An example from art and ophthalmology
Medical students frequently attend my clinics. Part of their time with me includes observation in the operating room where they will watch cataract surgery. Residents are those who have graduated from medical school. If you are unfamiliar with the process, you likely will ascribe far too many skills and abilities to the person who has an M.D. degree. They have a name, but they do not have maturity. For that matter, they do not have many skills.
When I was a first or second-year medical student, I sprained my ankle playing basketball. Was it broken? That was my worry. Not wanting to go to the Emergency Room I concluded that having the senior medical student who lived in my apartment complex examine me. When I became a senior medical student, I realized how ineffective that event was. I don’t think I went to the ER. I guess the senior medical student was right: sprain, not break. It healed without any special treatments.
See residency is all about the acquisition of skills. When a trainee like a resident finally arrives at the point of doing cataract surgery they have observed case after case. Watching one who is adept at removing cataracts makes it look easy. Then they try. Gulp! Not easy! Now when I see them coming to the point of these surgeries, I have a good sense that it won’t be easy for them. There are many, many techniques involved some quite subtle; subtle, but critical.
In the teaching process, I will make drawings, and I will make videos. When I first begin an illustration of a specific step, it comes out poorly. I may not have any sense of how to draw what I do, much less to convey it to another’s brain with drawings. So I work at it. Little by little the picture gets closer and closer to my intention. Eventually, sometimes rather suddenly, that drawing shows up that “works.” It is that set of lines, shading, perspective that conveys exactly the thing I wish it to convey. My intentions and the drawing coincide, and my brain says, “Yeah. Perfect.” It did not know how it looked on the way to this place. It just knew there was a place it needed to be.
The way we need to be
When the Christian sees Jesus that type of thing is going to happen. All the blood, sweat, and tears we have poured into trying to match our life with that of Christ will become plain. We will not be left with the dust of disenchantment, but a living statue of Christlikeness.
Grovetown Starbucks
After finishing my prison clinic the week of this lesson, I went to a newish Starbucks in the growing city of Grovetown, Georgia. God dumped me and another fellow, eventually two fellows, into a long conversation. We found the dialogue to wind from computer programming to careers to church. One of the themes that simmered was money=success. The simmering of this theme never got to a boil and indeed always felt a little off-base. One of the two guys suggested that maybe the goal should be to get rich and then spend time with one’s family. I could tell he was not convinced by his own words. “I bet when you spend all those years building wealth you will have to spend your later years managing it.” He said this not boisterously or as if he was on a soapbox. I could see that he was pondering out loud.

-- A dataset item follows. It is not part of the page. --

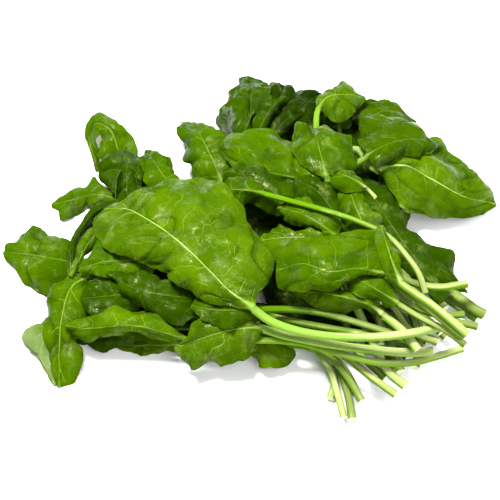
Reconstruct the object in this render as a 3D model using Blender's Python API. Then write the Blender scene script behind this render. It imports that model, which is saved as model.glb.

One of my replies to this pseudo-theme was, “If you do that you miss your family.” See they grow up. He understood this hardly needed me to state it. He was in a pondering phase. I guess I could say that we were in a pondering phase.
Another part of my reply was to say that I had set the course of my life along God’s pathway. As I have grown older, I have seen that the things I wanted or have desired have been given to me. The aim of life toward God’s goals has turned out to be just what I needed. It is like the effort at illustrating cataract surgery. The how is hard to imagine, but the attempt at it leads to the “Aha! Yes. Perfect. It works.”